Подойти бы к ней… Но я остался сидеть и, снова отвернувшись, сказал маме:

— Фёдор Григорьевич так Фёдор Григорьевич.

Пусть, раз она так хочет. Только чтобы меня он не трогал, меня не касался. Лучше я буду один жить.

Мама слушала и продолжала плакать.

А я не понимал: чего же теперь всхлипывать — сказал же, что согласен.

4

В школу мама сходила.

Не знаю, о чём они говорили с Верой Петровной, только учительница сказала мне, когда начался первый урок:

— Ты, Савельев, поступил очень нехорошо. Ничто тебя оправдать не может, так и знай! Что же это получится, если каждый из нас станет драться, когда у него плохое настроение? Или я тоже начну вас бить, если вы не станете слушаться? А ведь вы часто не слушаетесь… Что тогда получится, Савельев? Кулаками никому и ничего не докажешь. Нужно уметь сдерживаться.

Я слушал её и сдерживался. Вера Петровна всегда так: если начнёт о чём-нибудь говорить, то говорит долго-долго. Одно и то же любит повторять несколько раз, — это для того, чтобы её слова лучше проникали в наше сознание. Ещё она требует, чтобы все её внимательно слушали, смотрели бы ей прямо в лицо, а не шарили глазами по сторонам.

— Ты слышишь меня, Савельев?

— Слышу, — ответил я.

— Хорошо, что слышишь, но только слушать — этого недостаточно, этого мало, — добавила она. — Тебе надо всерьёз подумать о своём поведении и улучшить его. Я была бы рада, если бы ты извинился перед Костей! Это доказало бы, что ты понял, что ты осознал свою ошибку.

Ну уж нет! Ещё чего!..

С Костей мы не разговаривали. Но и не дрались больше. Он не пришёл, когда я его вызвал: я напрасно ждал за сараем, напрасно мёрз. А через Кристепа он в тот же день мне передал, что не может драться — ему нельзя как председателю совета отряда… Не хочет — и не надо. Значит, я победил!.. А лучше бы честно признал, что боится.

Но что Костя!.. Не до Кости мне было.

О н стал жить у нас, переехал со всеми вещами. Одну большую медвежью шкуру повесили на стенку возле маминой тахты, а другую расстелили на полу. Мама жалела, что шкура на полу будет пачкаться и тереться, а он пообещал ещё одного медведя убить, когда понадобится. Ружьё его — двустволку — повесили над тахтой, под самым потолком: я не мог до него дотянуться, даже когда подставлял стул, а на стул табуретку. И патроны спрятали в нижний ящик шкафа, а ящик заперли на ключ — нарочно врезали туда замок.
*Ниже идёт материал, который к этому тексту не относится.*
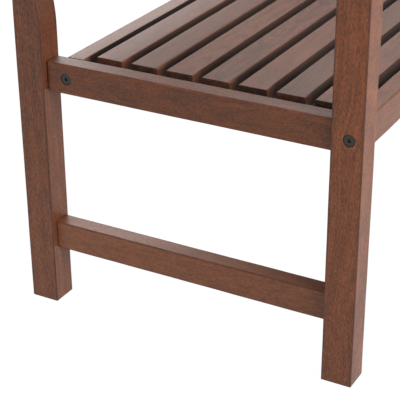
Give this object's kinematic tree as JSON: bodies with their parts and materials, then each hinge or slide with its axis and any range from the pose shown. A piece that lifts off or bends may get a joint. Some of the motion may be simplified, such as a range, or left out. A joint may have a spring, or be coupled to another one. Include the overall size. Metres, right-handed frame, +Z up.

Не очень-то мне нравилось теперь возвращаться домой после школы. Зато утром я его мало видел. Он уходил на работу, когда я ещё спал или делал вид, что сплю. В пять часов он уже дома, а я — на уроках! Хорошо, что наш класс занимается во вторую смену. Боюсь, как бы не перевели в первую с третьей четверти, иногда так делают. Я к нему, когда мы всё же встречаемся, вообще стараюсь не обращаться, а если приходится, то не называю ни «дядя Федя», ни как-нибудь иначе.

Уроки я стал делать больше по вечерам, чтобы можно было сидеть за своим столиком и молчать, не оборачиваться к ним.